Оба наши героя не знали своих отцов. Федоров в раннем детстве был увезен от отца и больше никогда не встречал его. Башмачкин родился уже после смерти своего отца – видимо, отчасти чудотворным способом, потому что и мать его во время родов, как отмечает Гоголь, была уже старуха (как библейская Сарра). Но, в отличие от Федорова, Башмачкин был законным сыном своего отца и не только носил его фамилию и отчество, но и повторил его имя. «Ну, уж я вижу, – сказала старуха, – что, видно, его такая судьба. Уж если так, пусть лучше будет он называться, как и отец его. Отец был Акакий, так пусть и сын будет Акакий» (3:115). Удвоение имени символически обозначает то простое обстоятельство, что дети продолжают собой и в себе жизнь своих родителей – и потому не столь обеспокоены бытием их праха вне себя, как это было в случае с Федоровым, носившим чужое отчество, лишенным имени родного отца и с детства от него отлученным. Воскрешение предков, которое для Федорова стало высшей и всеобщей задачей, для Башмачкина было данностью, потому что он сам, как сказано в Библии, в корень своих предков, по роду и подобию их. Он сам Акакий и сам Башмачкин, то есть носит ту же фамилию, что «и отец его, и дед… все совершенно Башмачкины…» (3:114). Так вопрос о пропавшем братстве, поднятый Акакием Акакиевичем, у Николая Федоровича переходит в вопрос о спасительном отцовстве.

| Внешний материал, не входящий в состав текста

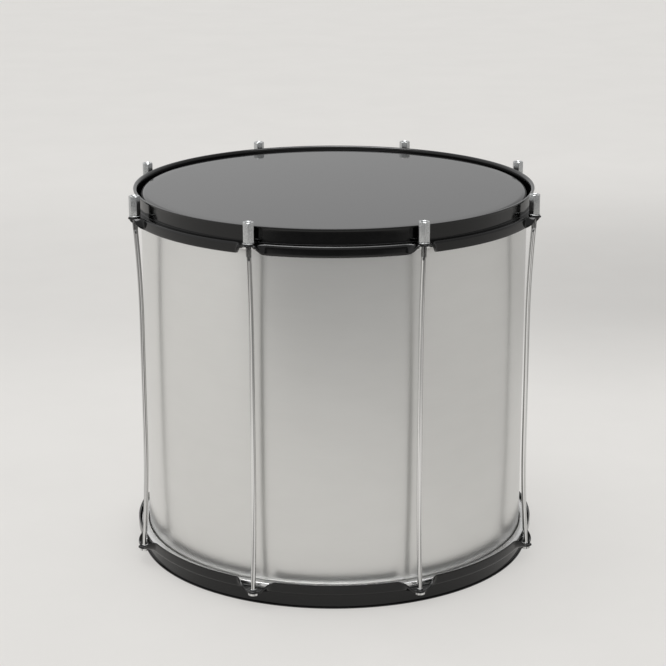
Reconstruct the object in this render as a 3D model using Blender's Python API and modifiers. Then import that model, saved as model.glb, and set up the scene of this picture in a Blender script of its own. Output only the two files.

Оба наши героя воспринимаются, пользуясь словами Н. Лосского, как «праведники, неканонизированные святые»62
, и их жизнь легко укладывается в жанр жития. Собственно, стилизацией жития, его иронической перелицовкой и является повесть Гоголя; а литература о Федорове прямо выстраивается по житийному канону. Но оба святые, как выясняется к эпилогу, мстительно грозящие кулаком человечеству, в буквальном и фигуральном смысле снимающие шинели и шубы с богатых и знатных людей. Башмачкин – в своем посмертном бытии призрака, а Федоров – в своих посмертно опубликованных сочинениях, где пророк всеобщего воскресения клеймит ученых и богатых, а также прогресс, который якобы служит только отвлеченному знанию, бесполезной роскоши и чувственному комфорту. Как Башмачкин мстит эгоизму сильных и богатых мира сего, так и Федоров клеймит «праздность, как матерь пороков, и солипсизм (или эгоизм), как отца преступлений» – все «ученое сословие… как порождение праздности… и индивидуализма»63.Смерть и ее преодоление составляют центральный мотив и гоголевской повести, и философской системы Н. Федорова. В обоих случаях посмертное существование – «повтор неповторимого» – мотивировано этически, необходимостью справедливости и воздаяния. В случае с Башмачкиным действует закон загробного возмездия, по которому чиновник, лишившийся шинели, посмертно отнимает шинели у своих мучителей. У Н. Федорова тоже выступает фигура симметрии: мертвые отцы, давшие жизнь сыновьям, теперь должны принять ее из рук сыновей. Заметим, что развязка жизни маленького человека у Гоголя и развязка мировой истории у Федорова тоже зеркально симметричны: мертвый снимает одежду с живых – живые одевают мертвецов плотью. Но именно этот загробный триумф «этики тождества», перенесение повтора из этой жизни в другую как знак высшей правды-справедливости, придает новое измерение образу праведников, как будто у них появляются демонические двойники.
«…Рот мертвеца покривился и, пахнувши на него (значительное лицо) странно могилою, произнес такие речи: «А! так вот ты наконец! наконец я тебя того, поймал за воротник!..» (3:141). Удивителен и жуток этот мстительно-обличительный пафос призрака, – при кротко-праведной, тишайшей жизни, полной трудов и лишений, каллиграфических восторгов и мечтаний о братстве. Оживление мертвого тела – будь то изваяние, труп, кукла, механизм, картина – традиционный в литературе демонический мотив, который часто встречается у Гоголя и, как правило, предполагает сделку мертвеца с нечистой силой. В этот инфернальный ряд встает и бедный Акакий Акакиевич, чьим бесом-искусителем стал портной Петрович («одноглазый черт»), после встречи с которым Акакий Акакиевич, «вместо того чтобы идти домой, пошел совершенно в противную сторону, сам того не подозревая. Дорогою задел его всем нечистым своим боком трубочист и вычернил все плечо ему…» (3:123)64
. Жизнеописание Акакия Акакиевича, начавшееся со сцен благочестивого крещения и смиренного служения героя, в эпилоге обращается в антижитие, в травестийно-готический рассказ о наводящем ужас привидении, с огромным кулаком и кривым ртом.